Et la manière dont ils ont choisi d'évacuer Snoke pose son propre
problème : on ne nous a fourni aucune explication sur son apparition,
ce qui est sans doute une bonne idée (ça permet de se concentrer sur
les personnages vraiment importants), mais ça signifie du même coup
que les scénaristes se sont ouverts une porte d'où peut apparaître à
tout moment un deus ex machina surpuissant. Je
comprends qu'on ne veuille pas s'intéresser à Snoke, mais il fallait
trouver moyen de fermer cette porte pour garantir au spectateur qu'il
n'apparaîtra pas un troisième empereur-like (ou, a contrario,
un gentil surpuissant jusque là inconnu et qui sauverait tout le
monde, parce que, après tout, si un méchant surpuissant peut
apparaître de nulle part, un gentil surpuissant pourrait aussi). Ne
serait-ce que parce que tant que cette porte ne sera pas fermée,
aucune fin ne saurait être définitive.
Une solution partielle à ces problèmes serait de situer
l'épisode IX nettement plus loin dans le temps que l'épisode VIII :
ceci permettrait d'expliquer une renaissance de la résistance dont les
graines ont été plantées dans l'épisode VIII, de justifier que Leïa
soit morte ou bien jouée par une autre actrice (très âgée), de mettre
en scène de nouveaux Jedi (ou peut-être un tout nouveau nom), et de
transformer Kylo Ren pour qu'il soit plus puissant et plus
impressionnant.
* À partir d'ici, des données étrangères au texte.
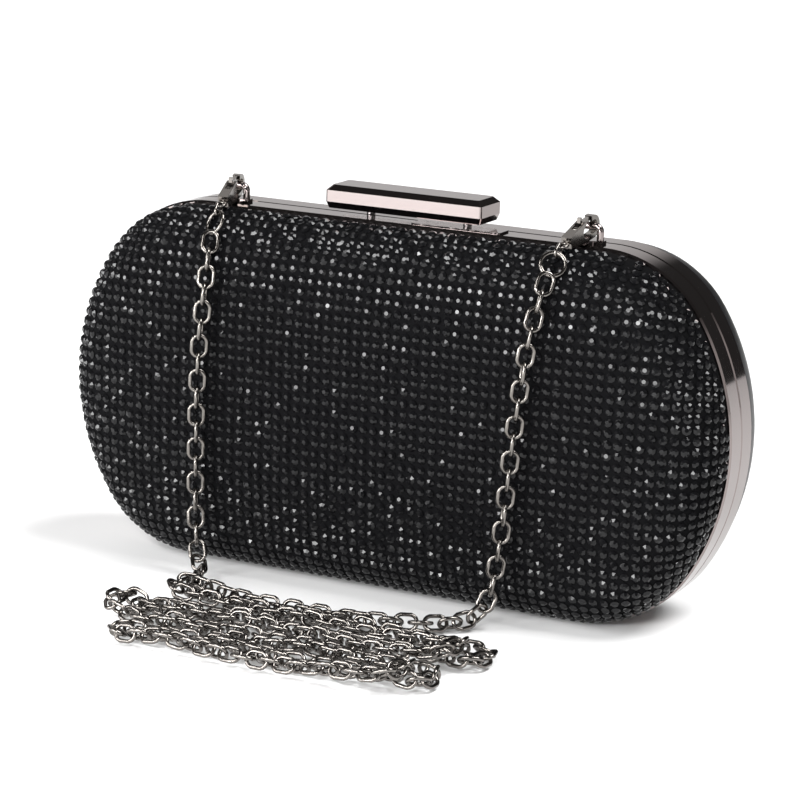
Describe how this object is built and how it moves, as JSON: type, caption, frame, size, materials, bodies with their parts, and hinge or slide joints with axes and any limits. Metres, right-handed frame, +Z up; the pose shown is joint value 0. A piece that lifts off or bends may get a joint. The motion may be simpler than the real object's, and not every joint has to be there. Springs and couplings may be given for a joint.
{
  "type": "evening clutch bag",
  "caption": "Oval hard-shell evening clutch with a polished metal frame, push-bar clasp, a studded domed front and a long clip-on chain lying folded in front.",
  "frame": {"origin": "on the floor plane under the seam of the two frame halves, at the middle of the bag", "axes": "+Z up, X along the bag, -Y to the front where the chain hangs"},
  "size_m": [0.2, 0.125, 0.1113],
  "materials": {
    "gunmetal": "polished black nickel",
    "chain_metal": "polished gunmetal plate",
    "steel": "plated steel",
    "spring_steel": "drawn wire",
    "shell_board": "moulded black",
    "studded_cover": "black fabric set with faceted jet glass stones",
    "plain_cover": "smooth black satin",
    "lining": "black satin"
  },
  "bodies": {
    "front_half": {"front_frame": "gunmetal", "front_shell": "shell_board", "front_cover": "studded_cover", "front_lining": "lining", "front_hinge_leaf_left": "gunmetal", "front_hinge_leaf_right": "gunmetal", "hinge_pin_left": "steel", "hinge_pin_right": "steel", "front_hinge_rivets": "steel", "catch_plate": "gunmetal", "catch_tongue": "steel", "catch_rivets": "steel", "left_chain_loop": "gunmetal", "right_chain_loop": "gunmetal", "left_loop_nut": "steel", "right_loop_nut": "steel", "left_chain_strand": "chain_metal", "right_chain_strand": "chain_metal", "chain_heap": "chain_metal", "left_clip_body": "chain_metal", "left_clip_pin": "chain_metal", "left_clip_swivel": "chain_metal", "left_connector_link": "chain_metal", "left_jump_ring": "chain_metal", "right_clip_body": "chain_metal", "right_clip_pin": "chain_metal", "right_clip_swivel": "chain_metal", "right_connector_link": "chain_metal", "right_jump_ring": "chain_metal"},
    "rear_half": {"rear_frame": "gunmetal", "rear_shell": "shell_board", "rear_cover": "plain_cover", "rear_lining": "lining", "rear_hinge_leaf_left": "gunmetal", "rear_hinge_leaf_right": "gunmetal", "rear_hinge_rivets": "steel", "inner_pocket": "lining", "clasp_housing": "steel", "clasp_springs": "spring_steel", "housing_rivets": "steel"},
    "clasp": {"clasp_bar": "gunmetal", "clasp_plungers": "steel", "latch_plate": "steel"},
    "left_trigger": {"left_clip_trigger": "chain_metal"},
    "right_trigger": {"right_clip_trigger": "chain_metal"}
  },
  "joints": [
    {"name": "frame_hinge", "type": "hinge", "parent": "front_half", "child": "rear_half", "pos_m": [0, 0, 0.0015], "axis": [-1, 0, 0], "range_deg": [0, 50]},
    {"name": "clasp_press", "type": "slide", "parent": "rear_half", "child": "clasp", "axis": [0, 0, -1], "range_m": [0, 0.0012], "stiffness_N_per_m": 3000, "springref_m": -0.002, "deforming": ["clasp_springs"]},
    {"name": "left_trigger_pivot", "type": "hinge", "parent": "front_half", "child": "left_trigger", "pos_m": [-0.05293, -0.00993, 0.10713], "axis": [0.9789, 0.2045, 0], "range_deg": [-20, 0], "stiffness_Nm_per_rad": 0.002, "springref_deg": 17.19},
    {"name": "right_trigger_pivot", "type": "hinge", "parent": "front_half", "child": "right_trigger", "pos_m": [0.05372, -0.01006, 0.10713], "axis": [0.9949, -0.1011, 0], "range_deg": [-20, 0], "stiffness_Nm_per_rad": 0.002, "springref_deg": 17.19}
  ]
}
En plus, cela laisserait à Disney la possibilité
d'avoir des épisodes 8½, 8¼, 8¾, etc. (autant d'œufs en plus de la
poule aux œufs d'or), tout en préservant une fin définitive. En
contrepartie, il faudrait sans doute renouveler tout le casting, au
risque de décevoir ceux qui se sont mis à aimer certains acteurs ou
certaines actrices ; et il reste le problème de trouver comment une
fin définitive est possible, donc de fermer la porte à l'existence
de dei ex machina comme Snoke. Mais je suis
assez convaincu que ma bonne idée ne sera pas suivie.